• _WRITTEN EXERCISE_: Repeat exactly the lines of the listing from the line containing "Write the build123d" through its last line, and nothing beyond them.

====== MATERIAL SUPPLIED ======

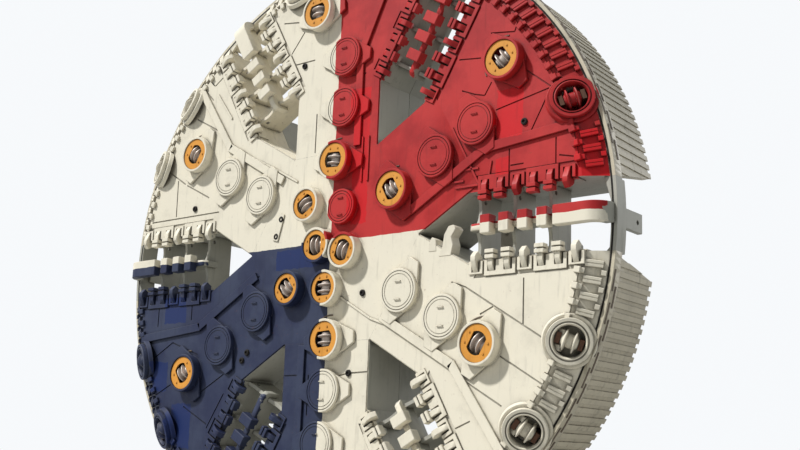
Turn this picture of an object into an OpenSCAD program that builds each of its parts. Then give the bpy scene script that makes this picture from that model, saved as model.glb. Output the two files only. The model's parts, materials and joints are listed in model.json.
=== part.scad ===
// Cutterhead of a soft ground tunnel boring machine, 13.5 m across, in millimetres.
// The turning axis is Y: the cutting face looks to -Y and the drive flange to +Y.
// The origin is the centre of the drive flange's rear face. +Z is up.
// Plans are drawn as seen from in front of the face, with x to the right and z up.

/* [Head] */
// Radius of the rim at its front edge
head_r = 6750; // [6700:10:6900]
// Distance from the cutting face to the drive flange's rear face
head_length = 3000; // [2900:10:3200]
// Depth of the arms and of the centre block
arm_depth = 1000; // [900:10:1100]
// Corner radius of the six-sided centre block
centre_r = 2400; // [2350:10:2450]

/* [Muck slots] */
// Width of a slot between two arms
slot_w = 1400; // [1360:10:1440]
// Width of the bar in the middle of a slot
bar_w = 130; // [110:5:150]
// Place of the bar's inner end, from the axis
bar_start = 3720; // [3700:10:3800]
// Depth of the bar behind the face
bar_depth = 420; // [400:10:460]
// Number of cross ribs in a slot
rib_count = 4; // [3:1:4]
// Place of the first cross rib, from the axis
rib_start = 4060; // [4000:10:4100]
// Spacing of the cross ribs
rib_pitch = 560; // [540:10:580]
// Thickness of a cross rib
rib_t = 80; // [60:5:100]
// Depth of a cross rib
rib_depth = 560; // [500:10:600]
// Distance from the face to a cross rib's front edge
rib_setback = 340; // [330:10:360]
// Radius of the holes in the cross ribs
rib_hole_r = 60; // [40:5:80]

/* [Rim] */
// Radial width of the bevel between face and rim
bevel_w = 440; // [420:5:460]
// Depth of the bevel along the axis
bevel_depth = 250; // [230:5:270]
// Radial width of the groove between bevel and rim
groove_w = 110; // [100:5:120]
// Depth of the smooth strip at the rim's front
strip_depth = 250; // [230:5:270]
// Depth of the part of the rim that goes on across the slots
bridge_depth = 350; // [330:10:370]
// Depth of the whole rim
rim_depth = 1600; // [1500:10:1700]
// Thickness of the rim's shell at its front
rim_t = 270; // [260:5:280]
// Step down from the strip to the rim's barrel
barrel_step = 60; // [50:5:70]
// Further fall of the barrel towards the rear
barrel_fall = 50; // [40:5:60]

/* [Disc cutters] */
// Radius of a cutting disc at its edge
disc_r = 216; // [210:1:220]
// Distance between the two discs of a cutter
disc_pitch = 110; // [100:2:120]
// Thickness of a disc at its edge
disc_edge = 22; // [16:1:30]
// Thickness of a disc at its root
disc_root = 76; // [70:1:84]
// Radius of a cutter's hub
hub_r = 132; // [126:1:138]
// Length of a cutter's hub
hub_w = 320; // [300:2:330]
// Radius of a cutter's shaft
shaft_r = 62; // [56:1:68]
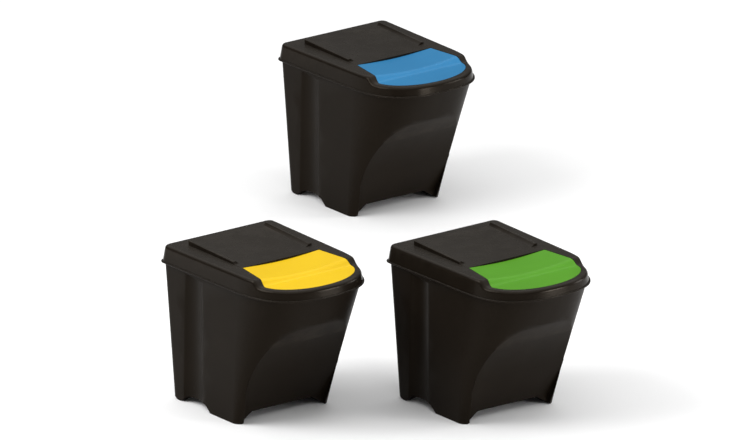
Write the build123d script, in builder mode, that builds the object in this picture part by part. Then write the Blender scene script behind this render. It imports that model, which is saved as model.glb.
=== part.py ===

======

• _CORRECT RESULT_:
Write the build123d script, in builder mode, that builds the object in this picture part by part. Then write the Blender scene script behind this render. It imports that model, which is saved as model.glb.
=== part.py ===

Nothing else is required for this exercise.